Outra característica própria do Telegram, destacada por Bruzzi, é a dinâmica dos canais, onde a interação dos receptores com o emissor das informações é mínima, enquanto em redes como o Twitter, críticas e questionamentos ficam explícitos nos comentários.

— É um canal de comunicação direta em que Bolsonaro consegue falar com um volume muito grande de pessoas sem a interferência de outros. Não dá para interagir tanto no canal dele, ele não sofre ataques da oposição, por exemplo — afirma.

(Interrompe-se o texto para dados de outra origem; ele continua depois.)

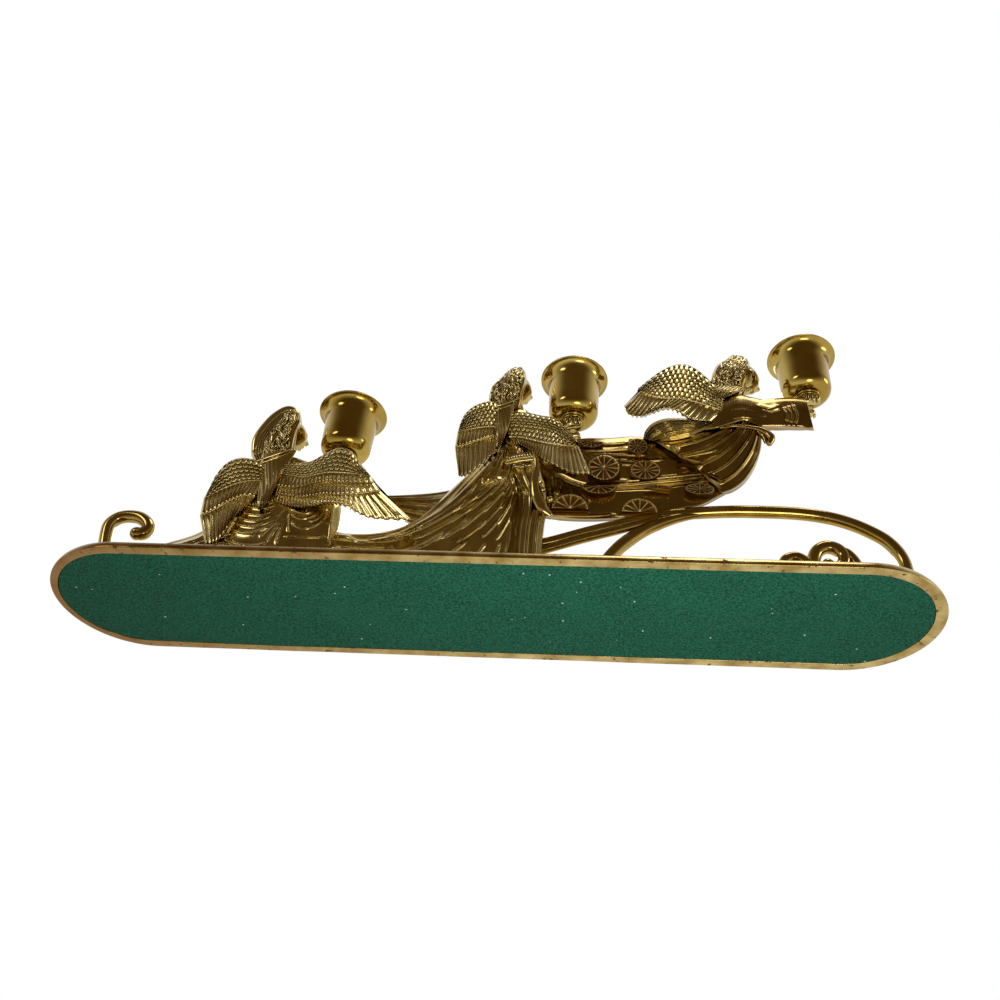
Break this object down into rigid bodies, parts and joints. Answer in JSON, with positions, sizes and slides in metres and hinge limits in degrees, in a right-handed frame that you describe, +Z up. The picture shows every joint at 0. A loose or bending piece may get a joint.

Ao avaliar esse impacto, Nina Santos, que é coordenadora acadêmica do projeto Desinformante, da Universidade Federal da Bahia (UFBA), chama a atenção para a importância do Telegram como um facilitador da circulação de conteúdo nas redes. Ela explica que, como a plataforma não conta com políticas rígidas de moderação, bolsonaristas a utilizam para divulgar links de vídeos privados no YouTube, que só podem ser acessados com aquele endereço, para evitar que sejam removidos.

— Quando a gente está falando do ambiente digital, é importante falar de um ambiente que conversa entre plataformas, com links que circulam entre as redes. Quando uma plataforma é tirada do ar, tem que pensar que ela servia para fazer com que outro conteúdo circulasse. São espaços de mobilização que levam a outros lugares. Por isso, o impacto tende a ser bastante grande — analisa.

Para Santos, o Telegram serve como um porto seguro aos bolsonaristas, conforme as outras plataformas se tornam mais rígidas.

— Bolsonaristas procuram lugares confortáveis, com audiência e sem grande moderação. Com a rigidez das políticas de moderação de conteúdo, eles migram para redes como o Telegram, com um discurso falacioso de liberdade de expressão. Sem a plataforma, é claro que eles podem migrar para outros aplicativos, mas sempre se perde seguidores — conclui.

Decisão de bloqueio do Telegram ocorre após sucessivas decisões do STF serem ignoradas pelo aplicativo, que tornou-se terreno fértil para desinformação.